This is my first close encounter with anarchy and it scares the bejesus out of me, even in this 2D rendition. Is it because I am a war baby, born during the German occupation of my native Hungary? Does my subconscious remember having to spend days in a bomb shelter while the German and Russian forces were killing each other in the streets above?

The images keep coming, flooding my brain. Where is the police? Where is the National Guard? I have never been more keen to see burly guys in combat outfit step out of their armed vehicles and shove these mentally ill villains into a riot van. Lock them up until they regain their senses.

Still no cavalry. The DC police in black uniforms finally creates a line at the top of the stairs to the entrance. They descend, step by step, pushing the rioters down. No violence, no altercations. Slow and methodical. I admire their tactic. 

My fear has turned into anger. I want justice. I want someone to pay for having destroyed my dream. I have not always been happy with my decision to move to America. My life here has been good, on the whole, but it has always been important for me to feel allegiance to America. Not because it is better than other countries, but because I chose to emigrate.

Were the past 45 years of my life a mistake? What about all the other immigrants who come here, ready to identify with this (still) generous, powerful, free nation? Is allegiance to a nation, feeling that you belong, all bullshit? Does it cause more harm than good?

Now that I am old, I have to justify the choice I made. I have always been a proud immigrant. At this moment I lost that pride, I am ashamed, scared and disoriented. The few friends I have do not share my existential crisis. Some of them are 3rd or 2nd generation, but I am the one that decided to take the leap. My children had no choice but to be American. I did.

The news calls this terrible event ‘embarrassing’. Really? Burping or farting in public is embarrassing.
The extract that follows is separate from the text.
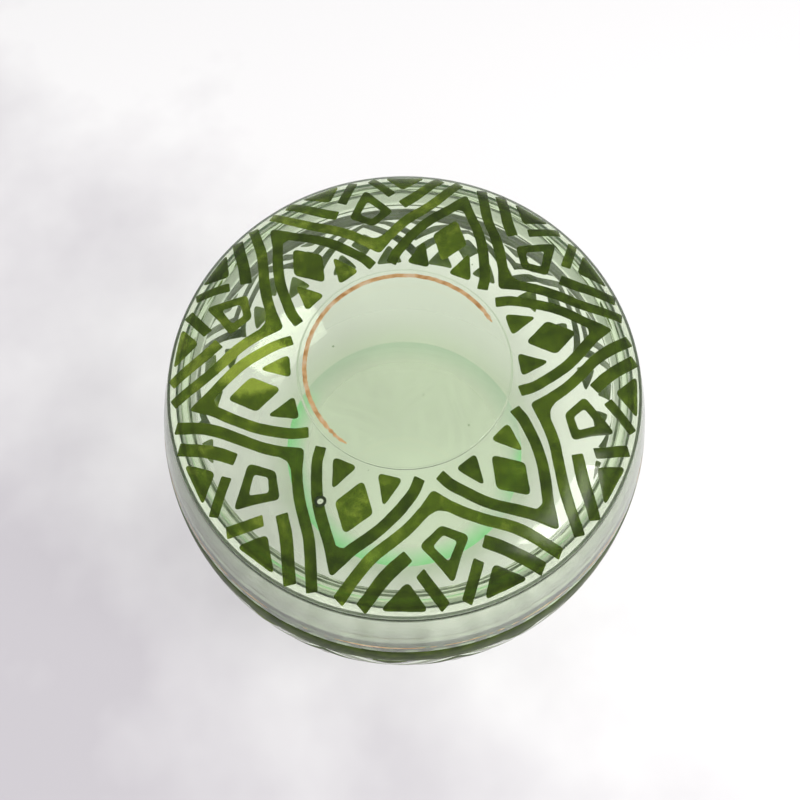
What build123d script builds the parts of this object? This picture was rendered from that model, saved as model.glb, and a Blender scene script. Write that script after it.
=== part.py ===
from build123d import *
from math import acos, asin, atan2, cos, degrees, hypot, pi, radians, sin, sqrt, tan
import os

# Squat glass powder jar with a lift-off domed lid, decorated with green enamel and gilding.
# Millimetres. Origin: centre of the plane that the foot rests on. +Z is up, along the jar's axis.

# ---- driving dimensions: jar ----------------------------------------------------------------
lid_radius = 55.0            # outside of the lid and of the jar's rim
belly_radius = 62.0          # outside of the jar at its widest
belly_height = 27.5          # height of the widest part
belly_bend = 20.0            # radius of the bend under the widest part
foot_radius = 34.5           # flat ground base that the jar stands on
seam_height = 61.5           # top of the jar's rim
wall = 3.6
base_thickness = 7.0         # inside floor above the resting plane
rim_rounding = 0.8

# ---- driving dimensions: lid ----------------------------------------------------------------
seat_gap = 0.12              # hairline between the ground rims of jar and lid
plateau_height = 7.2         # flat painted part of the lid above its base
plateau_radius = 38.5        # where the flat part starts to fall towards the rim
edge_height = 1.4            # upright edge of the lid
edge_rounding = 0.6
lid_wall = 3.4
disc_radius = 24.4           # low raised disc in the middle of the lid
disc_height = 0.7
disc_rounding = 0.5
flange_clearance = 0.5       # radial play of the locating flange in the mouth
flange_thickness = 2.3
flange_depth = 4.0

# ---- driving dimensions: decoration -----------------------------------------------------------
enamel_thickness = 0.15
gilt_thickness = 0.06
gilt_ring_radius = 22.6      # middle of the gold ring on the lid's disc
gilt_ring_width = 1.3
gilt_line_height = 47.6      # middle of the gold line round the jar
gilt_line_width = 1.1
petal_count = 6              # pointed arches round the lid
petal_pitch = 360 / petal_count
stripe_width = 2.5           # a long painted stripe on the lid
short_stripe_width = 2.7
band_count = 12              # repeats of the pattern round the belly
band_bottom = 13.5           # lower edge of the painted belly band
band_top = 44.8              # upper edge of the painted belly band
band_stripe_width = 2.6
band_gap = 0.5               # clear hairline where two repeats of the band meet
zigzag_fall = 17.0           # from a zigzag's peak to its valley
zigzag_step = 7.0            # from one zigzag down to the next
zigzag_margin = 2.2          # the upper zigzag's peak below the top of the band
top_triangle_size = (17.2, 14.2)     # width and height
diamond_size = (8.4, 10.8)
diamond_middle = 22.0        # height of the diamonds' middle
base_triangle_size = (8.8, 6.0)
base_triangle_offset = 7.6   # from the middle of a repeat

# ---- sizes that follow ------------------------------------------------------------------------
lid_base = seam_height + seat_gap
plateau_top = lid_base + plateau_height
disc_top = plateau_top + disc_height
mouth_radius = lid_radius - wall
flange_radius = mouth_radius - flange_clearance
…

But storming and vandalizing the seat of government is far beyond embarrassing. It is a historical event that my great grandchildren will read about and I don’t hear them say: ‘Oh, that was so embarrassing’. I hope they will look at it as one of the lowest points in their country’s history, hopefully never to be repeated again.

I always knew that America’s underbelly, when exposed is not a pretty sight. But it’s a big country. There is room for me here, I thought. Now the underbelly has been shoved in my face and I am left gasping. Living my insulated New England life, I convinced myself that this fairly civilized part of the country represented the entire country. It does not.

But we survived Trump and I remind myself that America has overcome crises before. More than half of Americans are still sane and have shown this at the polls. In 9 days, the reconstruction begins and hopefully we’ll be a normal country again. The same normal health insurance that all other countries enjoy, a profound economic equalization, criminal justice reform, you name it. Already, the good guys have taken back both houses and the White House.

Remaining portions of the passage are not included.